There is a himalayan buck kit we will likely be taking home  He comes from wonderful lines and his breeder is going to help us get into showing to see if we'd like it! We are very excited, as I used to love to show dogs. The breeder is strict about the temperament of their rabbits, and they have a free roaming house show bunny  I like that they love their bunnies in their home and are willing to help us start out our showing. I have a few options. The rabbits are not posed in these pics, but the first is a blue and he is 6 months and the second is a lilac and he is 10 weeks. It is standard for himalayans to have pink eyes in case you are not familiar with them it is not red eye from the camera. Thoughts? 

As an aside, they are a little smutty right now - I'm aware of that!


----------



## woahlookitsme (Jan 13, 2013)

I like the length on the blue buck. His points look like a nice blue color Its really hard to tell type on either of them because they arent posed really well and/or the camera angle isnt good. Could the breeder get better pictures and some of the boots and front feet? A head shot would also be great to see the egg and ear base.

Is the lilac dirty or is that his actual fur color?

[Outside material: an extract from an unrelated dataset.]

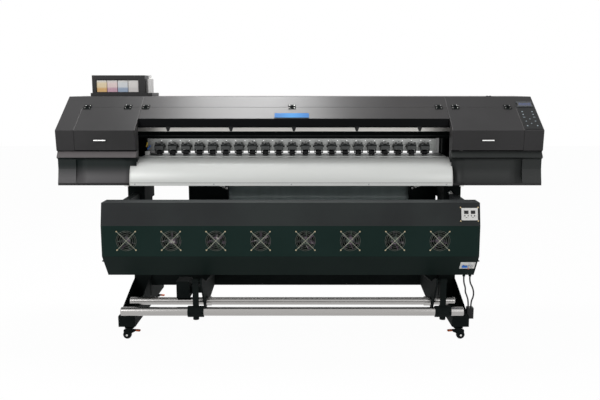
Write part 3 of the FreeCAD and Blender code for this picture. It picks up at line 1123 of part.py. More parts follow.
# ---------------------------------------------------------------- cables at the right leg
def cable_tube(points):
    """Round cable along straight runs joined by the largest tangent arcs that fit."""
    knots = [Vector(*point) for point in points]
    edges = []
    radii = []
    start = knots[0]
    for before, knot, after in zip(knots, knots[1:], knots[2:]):
        into = (knot - before).normalize()
        away = (after - knot).normalize()
        trim = 0.45 * min((knot - before).Length, (after - knot).Length)
        half_turn = into.getAngle(away) / 2
        radius = trim / math.tan(half_turn)
        radii.append(round(radius, 1))
        first = knot - into * trim
        last = knot + away * trim
        inward = (away - into).normalize()
        centre = knot + inward * (radius / math.cos(half_turn))
        middle = centre - inward * radius
        edges.append(Part.LineSegment(start, first).toShape())
        edges.append(Part.Arc(first, middle, last).toShape())
        start = last
    edges.append(Part.LineSegment(start, knots[-1]).toShape())
    path = Part.Wire(edges)
    section = Part.Wire([Part.makeCircle(CABLE_RADIUS, knots[0], knots[1] - knots[0])])
    tube = path.makePipeShell([section], True, False, 2)
    expected = math.pi * CABLE_RADIUS ** 2 * path.Length
    print("cable radii", radii, "volume ratio", round(tube.Volume / expected, 4))
    return tube


def make_cables():
    save("outer_cable", cable_tube(OUTER_CABLE))
    save("inner_cable", cable_tube(INNER_CABLE))
    x = RIGHT_LEG_X + FOOT_WIDTH / 2
    save("cable_plug_box", block(x, x + PLUG_BOX_WIDTH, PLUG_BOX_Y - PLUG_BOX_DEPTH / 2,
                                 PLUG_BOX_Y + PLUG_BOX_DEPTH / 2, PLUG_BOX_BOTTOM, PLUG_BOX_TOP))


os.makedirs("parts", exist_ok=True)
make_casters()
make_stand()
make_chassis()
make_guide()
make_rails()
make_pinch_row()
make_carriage()
make_cabinets()
make_covers()
make_ink_station()
make_panel()
make_dryer()
make_electrics()
make_take_up()
make_media_roll()
make_cables()
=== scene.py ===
"""Looks of a wide roll-fed printer cutter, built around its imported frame. Metres, +Z up, -Y front."""
import json
import math

import bmesh
import bpy
import numpy as np
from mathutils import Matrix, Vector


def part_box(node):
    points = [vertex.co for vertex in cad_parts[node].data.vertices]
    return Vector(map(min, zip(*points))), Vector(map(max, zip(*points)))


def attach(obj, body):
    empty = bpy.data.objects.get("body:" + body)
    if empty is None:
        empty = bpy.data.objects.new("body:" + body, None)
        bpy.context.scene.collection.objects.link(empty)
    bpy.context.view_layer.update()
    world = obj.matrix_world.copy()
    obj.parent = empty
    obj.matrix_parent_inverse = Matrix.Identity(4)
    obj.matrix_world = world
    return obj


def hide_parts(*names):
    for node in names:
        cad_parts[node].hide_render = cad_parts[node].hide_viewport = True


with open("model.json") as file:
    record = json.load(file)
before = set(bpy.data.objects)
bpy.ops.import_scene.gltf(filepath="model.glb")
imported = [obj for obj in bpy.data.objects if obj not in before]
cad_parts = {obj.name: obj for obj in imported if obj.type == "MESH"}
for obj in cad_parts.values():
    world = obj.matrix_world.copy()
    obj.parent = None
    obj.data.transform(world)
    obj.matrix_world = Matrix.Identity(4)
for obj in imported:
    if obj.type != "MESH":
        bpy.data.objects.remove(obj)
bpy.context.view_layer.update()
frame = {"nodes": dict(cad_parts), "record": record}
NODES = frame["nodes"]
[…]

Temperment is nice but you dont want to sacrifice quality for a nice disposition. Himis are awesome and very sweet rabbits in general, especially the bucks. If you aren't going to have very many (as in maybe a pair or trio for starting out) then I would suggest to focus more on the quality of the rabbit and disposition should come second, as they are usually very sweet rabbits. If these were britannia petites I would suggest disposition over quality but they arent lol


----------



## BinkyBunny (Jan 13, 2013)

That's so funny you say that about the britannia! Another person used them as an example when talking about bad bites! 
The little ones are sometimes all silver at birth and then get lighter, so the baby is a little smutty and silvery right now. As far as color on him, it's just too early to tell. 6 months is usually when you can kind of tell, but they just don't need anymore bucks and have a few excellent ones, so they don't really need any more. I will get some posed pics if I can. I should stress that while I might show this one rabbit, I will probably NOT be breeding and he is mostly a pet  For THAT reason, I was most interested in temperament.


----------



## majorv (Jan 14, 2013)

I didn't realize that Himmies could be born silvery. I wonder if it's similiar to some Californians being born gray? I know their fur usually turns white as they grow. 

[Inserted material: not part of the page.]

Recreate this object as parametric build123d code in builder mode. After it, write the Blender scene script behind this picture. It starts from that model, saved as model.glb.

If both have good temperament then their points and coloring would be the next thing to look at. I'd be interested in seeing some posed shots also. I also like the length on the older one, as well as his color. His egg looks like it might be a little ragged, but it's hard to tell from that angle.

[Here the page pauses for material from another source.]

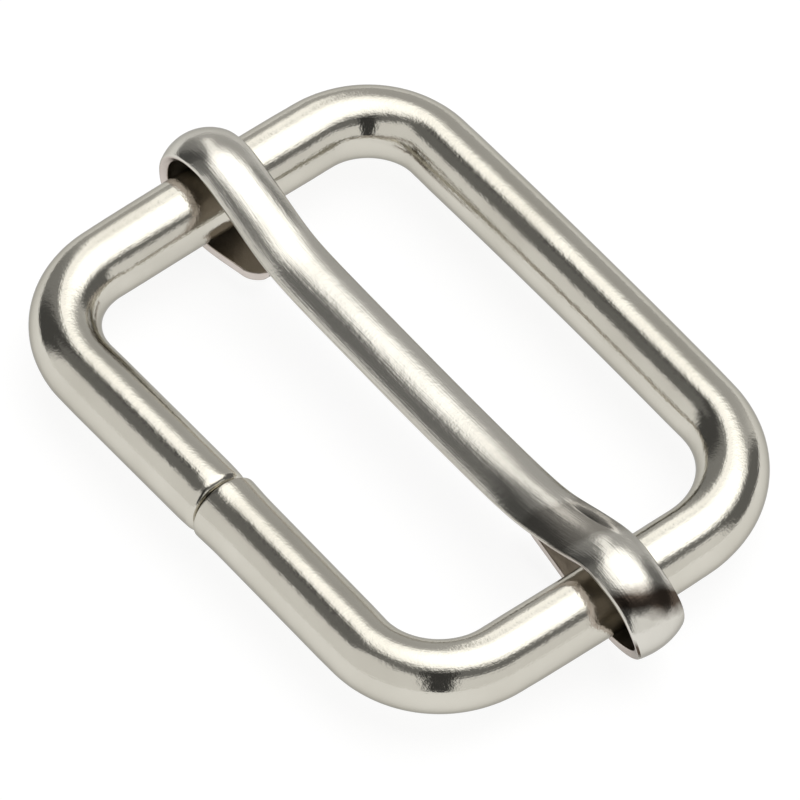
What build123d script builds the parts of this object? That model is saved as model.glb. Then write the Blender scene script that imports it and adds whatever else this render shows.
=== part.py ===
"""Wire webbing slider with a movable centre bar, for 25 mm (1 in) webbing.

Two pieces: a rounded rectangle bent from one length of round wire, and a sheet-metal bar
whose two ends are curled loosely round the rectangle's short sides, so that it slides along them.

Millimetres. +X runs along the bar, +Y is the way the bar slides, +Z is the bar's crowned side.
The origin is the centre of the wire rectangle, in the plane of its centreline.
"""
import os
from math import asin, cos, radians, sin

from build123d import *

# ---- wire frame -------------------------------------------------------------------------
WIRE_DIAMETER = 3.5
HALF_LENGTH = 14.8            # centreline, along X: leaves 26.1 mm between the rails
HALF_WIDTH = 10.56            # centreline, along Y: leaves 17.6 mm between the long sides
BACK_RIGHT_BEND = 5.6         # centreline radii; hand-fed bends, so no two are quite the same
BACK_LEFT_BEND = 4.25
FRONT_LEFT_BEND = 4.6
FRONT_RIGHT_BEND = 4.65
BACK_BOW = 0.24               # how far each side's middle stands out from its corners
LEFT_BOW = 0.14
RIGHT_BOW = 0.12
BOW_SHARE = 0.9               # share of a side, between its bends, that the bow is spread over
JOINT_X = -0.15               # where the wire's two ends meet, on the front side
JOINT_GAP = 0.08
LEFT_END_SET_IN = 0.06        # both runs lean in towards the joint, and not by the same amount
RIGHT_END_SET_IN = 0.14
LEFT_END_ROUNDING = 0.30
RIGHT_END_ROUNDING = 0.14

# ---- sliding bar ------------------------------------------------------------------------
SHEET = 0.5
BAR_SHIFT_X = 0.8             # the loops are loose, and the bar lies against the left rail
BAR_CENTRE_Y = 0.505
BAR_SKEW = 0.676              # degrees, clockwise seen from above

# Stations along the sheet, from the left tab's tip over the bar to the right tab's tip, in the
# bar's own frame: (place along X, height, half width, crown, sideways drift, roll in degrees).
# Height is that of the line joining the sheet's two edges; crown is how far its arch rises above
# it; roll turns the section towards the front, because the bar leans in its loose loops.
STATIONS = [
    (-11.65, -1.94, 0.34, 0.05, 0.05, 0),    # left tab's tip
    (-11.9, -1.97, 0.62, 0.05, 0.05, 0),
    (-12.4, -2.04, 0.84, 0.06, 0.04, 0),
    (-13.6, -2.20, 1.00, 0.08, 0.02, 0),
    (-15.1, -2.33, 1.14, 0.10, 0.0, 0),      # under the left rail
    (-16.55, -2.02, 1.24, 0.18, 0.0, 0),
    (-17.55, -1.05, 1.33, 0.30, 0.0, 0),
    (-17.86, 0.25, 1.38, 0.42, 0.0, -1),     # outer wall
    (-17.54, 1.62, 1.42, 0.52, 0.02, -3),
    (-16.6, 2.54, 1.43, 0.55, 0.04, -5),
    (-15.3, 2.85, 1.43, 0.56, 0.04, -5),     # over the left rail
    (-13.7, 2.51, 1.41, 0.52, 0.02, -3),
    (-12.0, 1.89, 1.39, 0.48, 0.0, 0),
    (-10.2, 1.29, 1.37, 0.46, -0.02, 3.5),
    (-8.2, 1.06, 1.37, 0.46, -0.03, 5.5),
    (-4.5, 0.98, 1.37, 0.46, -0.03, 6),
    (0.5, 0.88, 1.37, 0.46, 0.01, 6),        # middle of the bar
    (5.0, 0.85, 1.37, 0.46, 0.07, 6),
    (8.0, 1.08, 1.37, 0.46, 0.05, 6),
    (9.6, 1.48, 1.37, 0.44, 0.0, 5.5),
    (11.2, 2.00, 1.39, 0.41, 0.04, 4),
    (12.7, 2.50, 1.42, 0.38, 0.09, 2),
    (14.1, 2.79, 1.45, 0.40, 0.12, -1),      # over the right rail
    (15.5, 2.49, 1.46, 0.48, 0.12, -5),
    (16.75, 1.82, 1.46, 0.48, 0.15, -6),
    (17.46, 0.84, 1.45, 0.40, 0.20, -4),     # outer wall
    (17.3, -0.36, 1.27, 0.24, 0.31, -5),
    (16.3, -1.52, 1.04, 0.14, 0.40, -7),
    (14.6, -2.20, 0.90, 0.08, 0.49, -10),    # under the right rail
    (12.3, -2.14, 0.80, 0.06, 0.58, -10),
    (10.0, -1.86, 0.70, 0.05, 0.70, -10),
    (8.3, -1.62, 0.58, 0.05, 0.79, -10),
    (7.7, -1.54, 0.40, 0.05, 0.82, -10),
    (7.45, -1.51, 0.22, 0.05, 0.83, -10),    # right tab's tip
]


def bow_radius(half_side, bend, bow):
    """Radius that spreads the slight turn at the middle of a bowed side over most of its length."""
    tangent_length = BOW_SHARE * (half_side - bend)
    return tangent_length * half_side / bow


def wire_route():
    """Corners of the wire's centreline, from one cut end round to the other, and their radii."""
    right_end = (JOINT_X + JOINT_GAP / 2, -HALF_WIDTH + RIGHT_END_SET_IN)
    left_end = (JOINT_X - JOINT_GAP / 2, -HALF_WIDTH + LEFT_END_SET_IN)
    corners = [
        ((HALF_LENGTH, -HALF_WIDTH), FRONT_RIGHT_BEND),
        ((HALF_LENGTH + RIGHT_BOW, 0), bow_radius(HALF_WIDTH, BACK_RIGHT_BEND, RIGHT_BOW)),
        ((HALF_LENGTH, HALF_WIDTH), BACK_RIGHT_BEND),
        ((0, HALF_WIDTH + BACK_BOW), bow_radius(HALF_LENGTH, BACK_RIGHT_BEND, BACK_BOW)),
        ((-HALF_LENGTH, HALF_WIDTH), BACK_LEFT_BEND),
        ((-HALF_LENGTH - LEFT_BOW, 0), bow_radius(HALF_WIDTH, FRONT_LEFT_BEND, LEFT_BOW)),
        ((-HALF_LENGTH, -HALF_WIDTH), FRONT_LEFT_BEND),
    ]
    points = [right_end] + [point for point, _ in corners] + [left_end]
    radii = [radius for _, radius in corners]
    return points, radii


def make_wire_frame():
    """One length of round wire, bent to a rounded rectangle, its ends butted but not joined."""
    points, radii = wire_route()
    with BuildPart() as frame:
        with BuildLine() as centreline:
            FilletPolyline(*points, radius=radii)
        with BuildSketch(Plane(origin=centreline.line @ 0, z_dir=centreline.line % 0)):
            Circle(WIRE_DIAMETER / 2)
        sweep()
        ends = frame.faces().filter_by(GeomType.PLANE)
        fillet(ends.sort_by(Axis.X)[-1].edges(), RIGHT_END_ROUNDING)
        ends = frame.faces().filter_by(GeomType.PLANE)
        fillet(ends.sort_by(Axis.X)[0].edges(), LEFT_END_ROUNDING)
    frame.part.label = "wire_frame"
    return frame


def bar_plane():
    """The bar's own frame: shifted against the left rail and a little askew."""
    skew = radians(BAR_SKEW)
    return Plane(
        origin=(BAR_SHIFT_X, BAR_CENTRE_Y, 0),
        x_dir=(cos(skew), -sin(skew), 0),
        z_dir=(0, 0, 1),
    )


def station_planes():
    """A plane across the sheet at each station; its x runs sideways and its y points outwards."""
    base = bar_plane()
    planes = []
    last = len(STATIONS) - 1
    for index, (x, z, _, _, drift, roll) in enumerate(STATIONS):
        before = STATIONS[max(index - 1, 0)]
        after = STATIONS[min(index + 1, last)]
        forward = base.x_dir * (after[0] - before[0]) + base.z_dir * (after[1] - before[1])
        origin = base.from_local_coords((x, drift, z))
        level = Plane(origin=origin, x_dir=base.y_dir, z_dir=forward)
        planes.append(level.rotated((0, 0, roll)))
    return planes


def arc_points(half_width, crown, lift):
    """End, middle and end of an arc parallel to the sheet's middle one, lifted off it by lift."""
    radius = (half_width**2 + crown**2) / (2 * crown)
    half_angle = asin(min(1, half_width / radius))
    centre = crown - radius
    edge_x = (radius + lift) * sin(half_angle)
    edge_y = centre + (radius + lift) * cos(half_angle)
    return (-edge_x, edge_y), (0, centre + radius + lift), (edge_x, edge_y)


def sheet_section(plane, half_width, crown):
    """The sheet cut across: an arched strip of even thickness with square edges."""
    outer = arc_points(half_width, crown, SHEET / 2)
    inner = arc_points(half_width, crown, -SHEET / 2)
    with BuildSketch(plane) as section:
        with BuildLine():
            ThreePointArc(*outer)
            Line(outer[2], inner[2])
            ThreePointArc(inner[2], inner[1], inner[0])
            Line(inner[0], outer[0])
        make_face()
    return section


def make_sliding_bar():
    """One strip of sheet: a shallow arch across the frame, curled at each end into a loop."""
    with BuildPart() as bar:
        sections = []
        for plane, (_, _, half_width, crown, _, _) in zip(station_planes(), STATIONS):
            sections.append(sheet_section(plane, half_width, crown).sketch)
        loft(sections)
    bar.part.label = "sliding_bar"
    return bar


os.makedirs("parts", exist_ok=True)
wire_frame = make_wire_frame()
export_step(wire_frame.part, "parts/wire_frame.step")
sliding_bar = make_sliding_bar()
export_step(sliding_bar.part, "parts/sliding_bar.step")
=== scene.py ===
"""Wire webbing slider: the looks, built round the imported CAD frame.

Metres, in the CAD's own frame: +X runs along the bar, +Y is the way the bar slides, +Z is the
bar's crowned side, and the origin is the centre of the wire rectangle.
"""

from math import atan2, cos, pi, radians, sin, sqrt, tan

import bpy
import numpy as np
from mathutils import Matrix, Vector


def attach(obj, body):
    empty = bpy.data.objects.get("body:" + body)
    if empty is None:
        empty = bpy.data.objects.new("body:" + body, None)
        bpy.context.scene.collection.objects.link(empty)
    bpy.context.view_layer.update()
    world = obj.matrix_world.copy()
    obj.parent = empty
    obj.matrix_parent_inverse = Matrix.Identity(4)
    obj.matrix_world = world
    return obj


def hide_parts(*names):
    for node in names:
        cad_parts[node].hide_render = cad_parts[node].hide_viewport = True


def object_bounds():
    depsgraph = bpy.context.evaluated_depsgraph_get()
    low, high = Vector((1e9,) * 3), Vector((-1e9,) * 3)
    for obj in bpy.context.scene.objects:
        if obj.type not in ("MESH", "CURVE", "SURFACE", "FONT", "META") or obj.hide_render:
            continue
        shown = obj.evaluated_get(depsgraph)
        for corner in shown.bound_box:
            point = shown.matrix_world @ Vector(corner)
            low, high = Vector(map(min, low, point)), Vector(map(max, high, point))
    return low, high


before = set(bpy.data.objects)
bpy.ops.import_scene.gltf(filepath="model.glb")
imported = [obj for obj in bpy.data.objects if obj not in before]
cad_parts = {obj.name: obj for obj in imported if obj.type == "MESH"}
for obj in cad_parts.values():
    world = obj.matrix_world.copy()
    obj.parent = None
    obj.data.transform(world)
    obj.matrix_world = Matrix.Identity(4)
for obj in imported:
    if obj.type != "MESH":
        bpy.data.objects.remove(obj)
cad_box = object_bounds()

MM = 0.001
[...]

Brits get a bad rap sometimes, lol! There are some sweet ones out there, but there are probably a lot more that aren't.


----------



## BinkyBunny (Jan 14, 2013)

I will try to get some posed pics for everyone here  It's just a terrible time to be looking at himalayan anything now with it being so freezing cold where I am all the rabbits seem to smut up in the winter...I assume its the cold though I have heard many many theories...should I wait to buy until the spring when the rabbits around here clean up a bit?


----------



## majorv (Jan 14, 2013)

The blue looks pretty clean..the dark coloring over the eyes may be from the cold., although I know that does especially get this as they get older and has little to do with the temps. I was fortunate with my Himalayans and didn't have too much problem with smut in the cold weather...but it does happen, more so if they're outside. Smut will disappear with their next molt.


----------



## wendymac (Jan 14, 2013)

Right now is a horrible time for smut in Pennsylvania. Most of the Californians were DQ'd at the show last weekend, along with almost all of the Himis. So there are a LOT of us that are hoping for a big huge molt before the PaSRBA Convention next month. LOL With that said, I like the blue one. He's probably blue all over because he got chilled in the nest box. We had a litter of really dark blue baby Cals until they molted.


----------



## BinkyBunny (Jan 14, 2013)

wendymac said:


> Right now is a horrible time for smut in Pennsylvania. Most of the Californians were DQ'd at the show last weekend, along with almost all of the Himis. So there are a LOT of us that are hoping for a big huge molt before the PaSRBA Convention next month. LOL With that said, I like the blue one. He's probably blue all over because he got chilled in the nest box. We had a litter of really dark blue baby Cals until they molted.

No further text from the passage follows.